AXIOMS: A PRIORI AND EXPERIENTIAL
The fact that basic axioms are a heritage from former intellectual periods and are embodied in letters has given rise to the notion that some at least of psychological axioms are a priori. For example that there are minds and bodies. But such a notion belies completely the actual nature, origin, and operation of basic axioms. Yet it is obvious that axioms of all types and levels are thoroughly ensconsed in the experiential world of culture and history.
Since the continued existence and objectivity of cultural institutions are based on the embodiment in letters and symbols we can observe the analogy between them and religious absolutes. Authoritative and sacred writings maintain for believers in "creative science" and other articles of faith assumptions that there are eternal and omnipotent and omniscient personalities. Such simple adaptations are plain. Persons merely enlarge and expand the capacities of societal leaders and fabulators.
AXIOMS: VALID AND INVALID
Granting that scientific axioms are not simply the starting points for local system making, as in the case of a particular intellectual situation, for example Euclid's axioms for geometry, but rather general orientational attitudes guiding the hypotheses, investigations and interpretations of research. Then it follows that axioms may be either valid and helpful or invalid and hurtful.
Despite the fact that the obvious data of psychology consists of fields in which organisms interbehave with stimulus objects the standard and universal assumption has it that objects in cognized situations are created by a brain or a mind residing in or on the brain. Again, although the brain and the entire nervous system are known only to conduct impulses serving as functions to coordinate and integrate complex organisms they are loaded with centers and homoncular powers. The brain is assumed to think, reason, fear, enjoy, and govern. By virtue of its assumed capacities a part of the organism is metamorphosed into the whole. Moreover psychological events are made into organocentric happenings to the neglect of the adaptational processes of which they actually consist.
At once the question is raised as to the differentiation between valid and invalid axioms. Difficult as it may sometimes be to specify the quality of assumptions there is a definite and reliable rule. Are the assumptions whether hypotheses, techniques or laws derived from interactions with actual events or from traditions. Implied is the advice to take seriously the history of psychology (Kantor, 1963-1969). There it is clearly shown that the thinking and experimenting in psychology derive first from theological sources, then from the metaphysical precipitations from religio-cultural sources.

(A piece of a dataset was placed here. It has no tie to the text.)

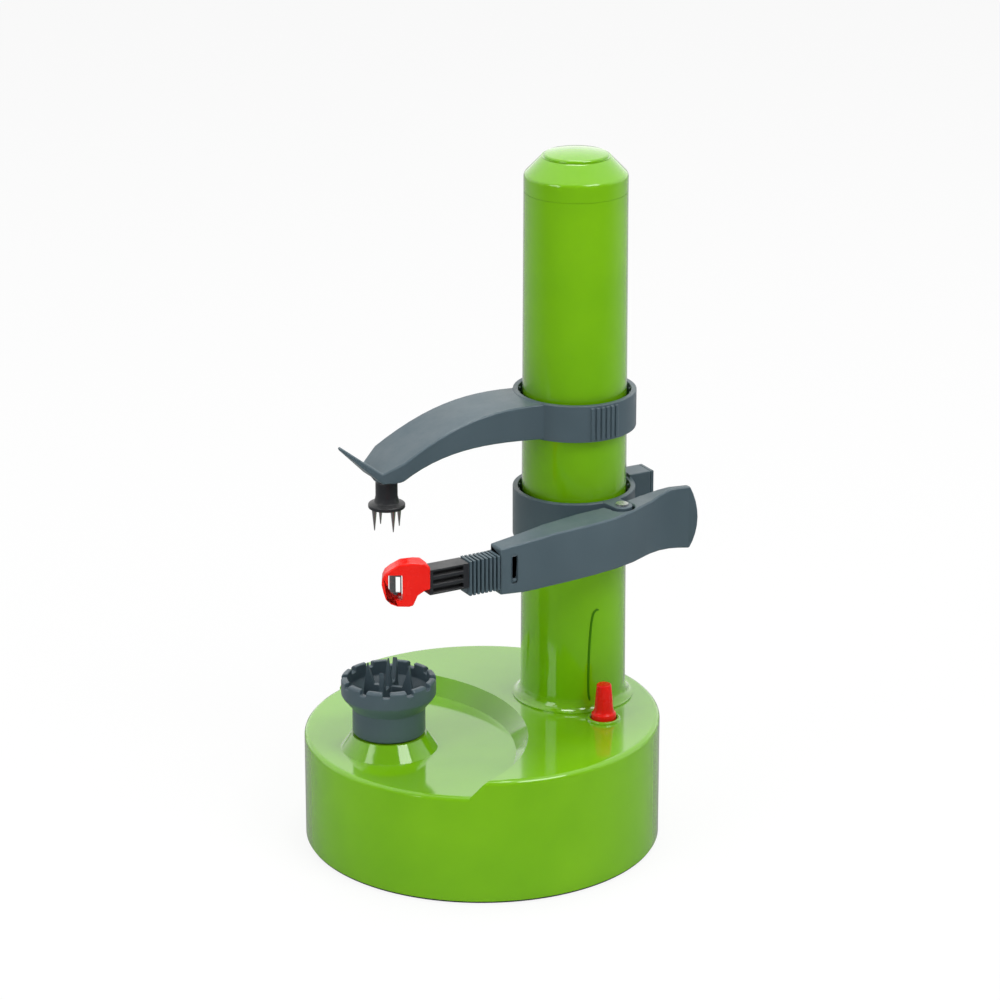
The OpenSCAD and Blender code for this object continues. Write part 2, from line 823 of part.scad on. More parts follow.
module screw_bush_upper() {
    color(brass)
    translate([axis_x, 0, cap_z - plug_h - bush_flange])
        difference() {
            union() {
                cylinder(r = journal_r + running_fit + bush_wall, h = 6 + bush_flange);
                cylinder(r = journal_r + running_fit + bush_wall + bush_flange, h = bush_flange);
            }
            translate([0, 0, -1]) cylinder(r = journal_r + running_fit, h = 20);
        }
}

module column_tube() {
    color(green)
    translate([axis_x, 0, 0])
    difference() {
        union() {
            rotate([0, 0, 120]) rotate_extrude()
                difference() {
                    polygon(concat(
                        [[0, platform_z], [foot_flange_r, platform_z]],
                        [for (a = [0 : foot_blend_step : 90])
                            [foot_flange_r - foot_blend_w * sin(a),
                             platform_z + foot_edge_h + foot_blend_h * (1 - cos(a))]],
                        [[column_top_r, tube_top_z], [0, tube_top_z]]));
                    translate([0, platform_z - 1]) square([column_bore_r, tube_top_z]);
                }
            at_angles(column_boss_angles, column_boss_at)
                translate([0, 0, platform_z]) cylinder(r = column_boss_r, h = column_boss_h);
        }
        at_angles(column_boss_angles, column_boss_at)
            translate([0, 0, platform_z - 1]) cylinder(r = screw_hole_r, h = column_boss_h, $fn = 32);
        translate([0, -slot_w / 2, slot_z]) cube([foot_flange_r + 5, slot_w, slot_top_z - slot_z]);
    }
}

module column_screws() {
    color(steel)
    translate([axis_x, 0, 0])
    difference() {
        at_angles(column_boss_angles, column_boss_at) translate([0, 0, high_ceiling_z]) pan_screw(10);
        at_angles(column_boss_angles, column_boss_at)
            translate([0, 0, high_ceiling_z - screw_head_h]) cross_slot(0.9);
    }
}

module column_cap() {
    bush_hole_r = journal_r + running_fit + bush_wall + slip;
    color(green)
    translate([axis_x, 0, 0])
    difference() {
        rotate_extrude()
            polygon([[0, cap_z - plug_h], [plug_r, cap_z - plug_h], [plug_r, cap_z],
                     [column_top_r, cap_z], [column_top_r, cap_z + cap_h - chamfer_h],
                     [column_top_r - chamfer_w, cap_z + cap_h], [0, cap_z + cap_h]]);
        translate([0, 0, cap_z - plug_h - 1]) cylinder(r = bush_hole_r, h = 7);
        translate([0, 0, cap_z - plug_h + 4]) cylinder(r = journal_r + 1, h = 8);
        translate([0, 0, cap_z + 2]) cylinder(r = disc_r - 3, h = cap_h - 2 - wall);
        translate([0, 0, cap_z + cap_h - 1]) cylinder(r = disc_r + slip, h = 3);
    }
}

module cap_disc() {
    dome_rise = 1.7;
    dome_r = (disc_r * disc_r + dome_rise * dome_rise) / (2 * dome_rise);
    edge_z = cap_z + cap_h - 1 + disc_h;
    color(green)
    translate([axis_x, 0, 0])
        rotate_extrude()
            polygon(concat(
                [[0, cap_z + cap_h - 1], [disc_r, cap_z + cap_h - 1]],
                [for (i = [0 : 8])
                    let (r = disc_r * (1 - i / 8))
                    [r, edge_z + sqrt(dome_r * dome_r - r * r) - dome_r + dome_rise]]));
}

// ---------------------------------------------------------------- Food holder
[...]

The value of sound or valid assumptions in psychology is clearly seen when practical problems are faced as in modifying deviant behavior or in promoting advantageous conditions in domestic, industrial and general human conditions and relations. Although in each circumstance the term axiom is replaceable by such equivalences as inferences, diagnoses, therapeutics and so on there always are gross necessities of correctness, expertness making up components of valid axioms based on prior interactions with similar situations.